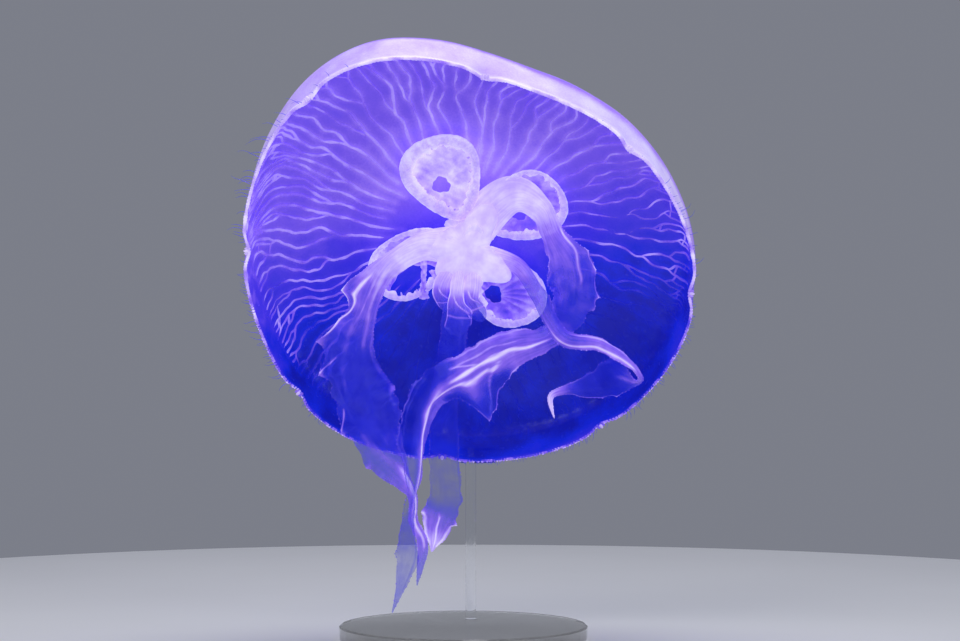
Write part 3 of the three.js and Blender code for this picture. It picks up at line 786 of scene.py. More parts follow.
def make_bell(settings):
    """The bell's skin: the outside from crown to margin, a round lip, and the mouth side back
    to the crown, all as one surface turned through a full circle."""
    angle = full_turn(settings.bell_columns)
    outer = np.sin(np.linspace(0, 1, OUTSIDE_ROWS) * np.pi / 2)
    inner = np.sin(np.linspace(1, 0, INSIDE_ROWS) * np.pi / 2)
    turn = np.linspace(0, np.pi, LIP_ROWS + 2)[1:-1]
    lip_depth = (1 - np.cos(turn)) / 2 * MARGIN_THICKNESS
    rows = np.concatenate([outer, np.ones(LIP_ROWS), inner])
    share = rows[:, None]
    depth = np.concatenate([0 * outer, lip_depth, bell_thickness(inner)])[:, None]
    first_inside = OUTSIDE_ROWS + LIP_ROWS // 2
    inside = (np.arange(len(rows)) >= first_inside).astype(float)[:, None]
    points = bell_point(angle[None], share, depth)
    points[OUTSIDE_ROWS:-INSIDE_ROWS, :, 2] += (np.sin(turn) * MARGIN_THICKNESS * 0.7)[:, None]
    # Low lumps in the jelly, and soft radial folds on the mouth side near the margin.
    lump = 0.5 * clouds(points, 40, 31) * ease(share, 0, 0.2) * (1 - ease(share, 0.9, 1))
    fold = np.sin(angle * 74 + 2 * np.sin(angle * 5)) * ease(share, 0.6, 0.86)
    fold = 0.35 * inside * fold * (1 - ease(share, 0.95, 1))
    points[..., 2] += lump + fold

    # The canals' marks carry their painted light from above and the left.
    marks = canal_marks(canal_plan(settings), angle, rows) * canal_painted_light(points)
    # Painted light from above: how far towards the top each point is.
    top = ease(points[..., 1], -60, 50)
    outside = milk_outside(points, share, top) + 0.10 * marks * (1 - ease(share, 0.7, 0.85))
    milk = blend(outside, milk_inside(points, angle, share, marks), inside)
    # A pale line along the margin, paler still towards the top, which is painted light from above.
    milk += 0.22 * swell(share, 1.0, 0.012) * (0.4 + 0.6 * top)
    surface = Surface()
    surface.add(to_room(points), wrap_columns=True, flip=True, milk=milk)
    line = np.concatenate([outer, np.linspace(1.003, 1.012, LIP_ROWS), inner])
    surface.maps = [two_disc_map(line, settings.bell_columns, first_inside)]
    material = tissue("bell_jelly", 0.84, 0.96, 0.42, JELLY_COLOURS, grain=0.05, bump=0.12,
                      rough=0.2)
    nodes = ["bell_crown"] + [f"bell_lobe_{k + 1}" for k in range(LOBES)]
    surface.piece("bell_skin", material, "bell", *nodes)


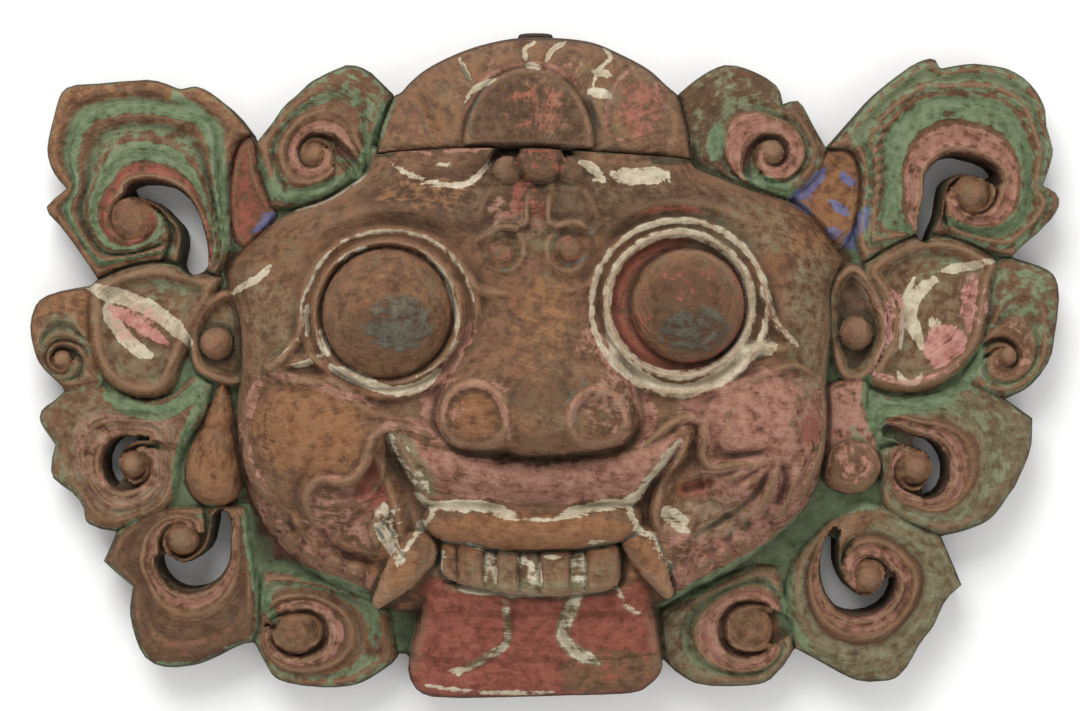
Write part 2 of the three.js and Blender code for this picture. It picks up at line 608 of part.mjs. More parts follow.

......

Set every line of the listing down word for word.

## [RESULT]
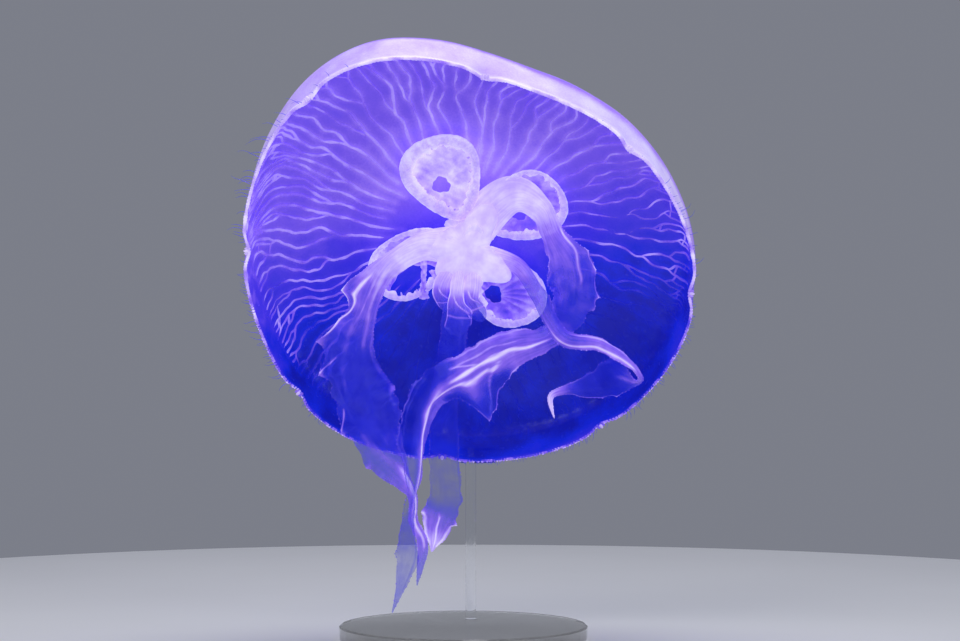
Write part 3 of the three.js and Blender code for this picture. It picks up at line 786 of scene.py. More parts follow.
def make_bell(settings):
    """The bell's skin: the outside from crown to margin, a round lip, and the mouth side back
    to the crown, all as one surface turned through a full circle."""
    angle = full_turn(settings.bell_columns)
    outer = np.sin(np.linspace(0, 1, OUTSIDE_ROWS) * np.pi / 2)
    inner = np.sin(np.linspace(1, 0, INSIDE_ROWS) * np.pi / 2)
    turn = np.linspace(0, np.pi, LIP_ROWS + 2)[1:-1]
    lip_depth = (1 - np.cos(turn)) / 2 * MARGIN_THICKNESS
    rows = np.concatenate([outer, np.ones(LIP_ROWS), inner])
    share = rows[:, None]
    depth = np.concatenate([0 * outer, lip_depth, bell_thickness(inner)])[:, None]
    first_inside = OUTSIDE_ROWS + LIP_ROWS // 2
    inside = (np.arange(len(rows)) >= first_inside).astype(float)[:, None]
    points = bell_point(angle[None], share, depth)
    points[OUTSIDE_ROWS:-INSIDE_ROWS, :, 2] += (np.sin(turn) * MARGIN_THICKNESS * 0.7)[:, None]
    # Low lumps in the jelly, and soft radial folds on the mouth side near the margin.
    lump = 0.5 * clouds(points, 40, 31) * ease(share, 0, 0.2) * (1 - ease(share, 0.9, 1))
    fold = np.sin(angle * 74 + 2 * np.sin(angle * 5)) * ease(share, 0.6, 0.86)
    fold = 0.35 * inside * fold * (1 - ease(share, 0.95, 1))
    points[..., 2] += lump + fold

    # The canals' marks carry their painted light from above and the left.
    marks = canal_marks(canal_plan(settings), angle, rows) * canal_painted_light(points)
    # Painted light from above: how far towards the top each point is.
    top = ease(points[..., 1], -60, 50)
    outside = milk_outside(points, share, top) + 0.10 * marks * (1 - ease(share, 0.7, 0.85))
    milk = blend(outside, milk_inside(points, angle, share, marks), inside)
    # A pale line along the margin, paler still towards the top, which is painted light from above.
    milk += 0.22 * swell(share, 1.0, 0.012) * (0.4 + 0.6 * top)
    surface = Surface()
    surface.add(to_room(points), wrap_columns=True, flip=True, milk=milk)
    line = np.concatenate([outer, np.linspace(1.003, 1.012, LIP_ROWS), inner])
    surface.maps = [two_disc_map(line, settings.bell_columns, first_inside)]
    material = tissue("bell_jelly", 0.84, 0.96, 0.42, JELLY_COLOURS, grain=0.05, bump=0.12,
                      rough=0.2)
    nodes = ["bell_crown"] + [f"bell_lobe_{k + 1}" for k in range(LOBES)]
    surface.piece("bell_skin", material, "bell", *nodes)


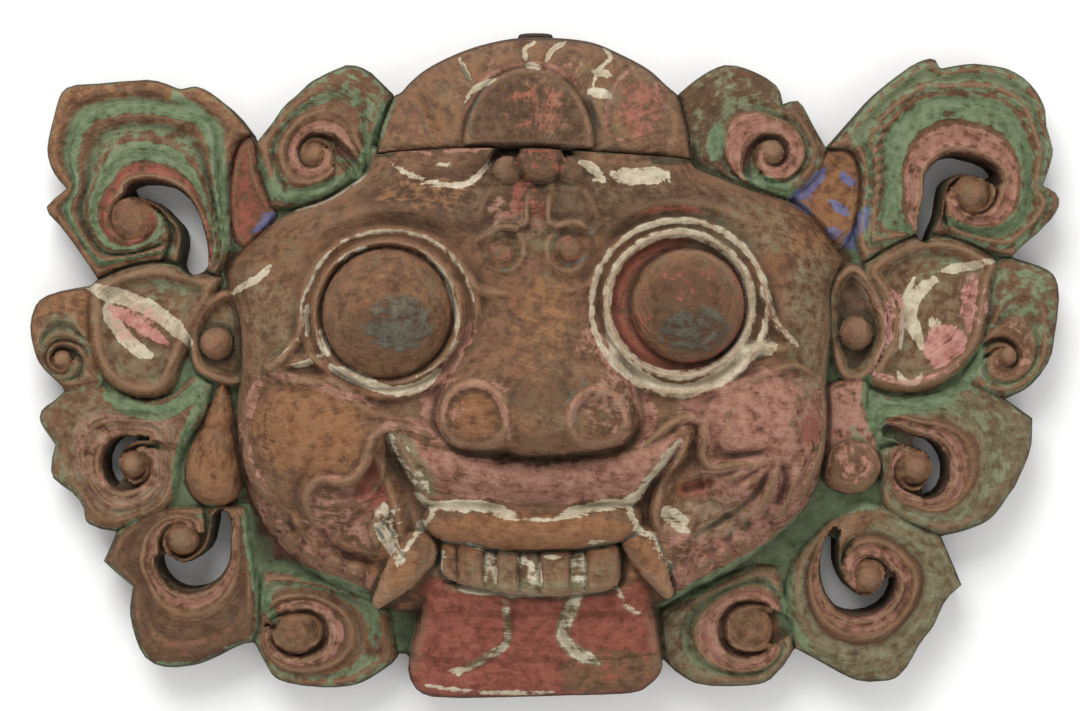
Write part 2 of the three.js and Blender code for this picture. It picks up at line 608 of part.mjs. More parts follow.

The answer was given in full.